Carlos Monsiváis
El pasado Viernes Santo (10 de abril de 2009) se desbordó en el país y en América Latina un fenómeno casi antiguo, las escenificaciones del Calvario, con los protagonistas básicos: los muchísimos que, por un número variado de razones, emprenden la imitación de Cristo en la cruz (el lema podría ser: “El que no fuere varón de dolores, experimentado en quebrantos, no entrará al reino de los cielos”).
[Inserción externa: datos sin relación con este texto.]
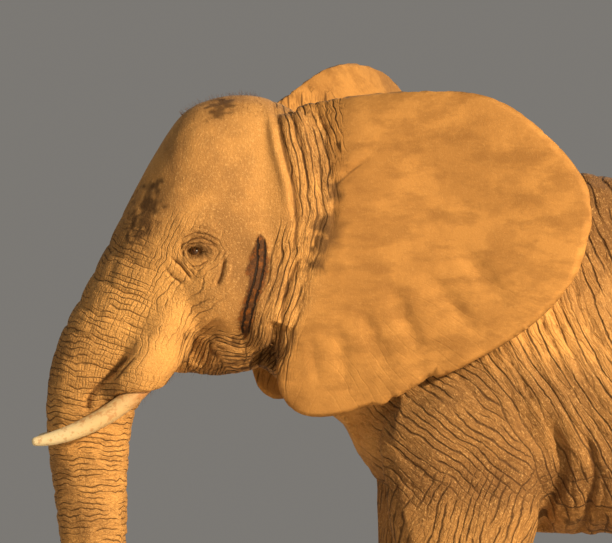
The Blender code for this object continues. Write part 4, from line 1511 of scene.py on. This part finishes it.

Lo más estrepitoso, quien les compite, es la representación en Iztapalapa: 2 millones de asistentes, según la policía del DF. Allí se precipitó un alud de nazarenos, creyentes, curiosos, fuerzas de seguridad, sociólogos en ciernes (sinónimo de maestros de sociología), sicólogos sociales (sinónimo en esta ocasión de coleccionistas de pistas que desembocan en el punto de partida), periodistas, cronistas con iPod, actores que ensayan las posturas salomónicas del inevitable Poncio Pilatos (“¿A qué mitad del niño queréis que suelte?”) y los gestos del centurión que le corta la oreja a Pedro (¿O fue la nariz? ¿O habrá sido la mano? ¡Consulta Google, Enrique! ¿Qué le cortó el centurión a San Pedro?”).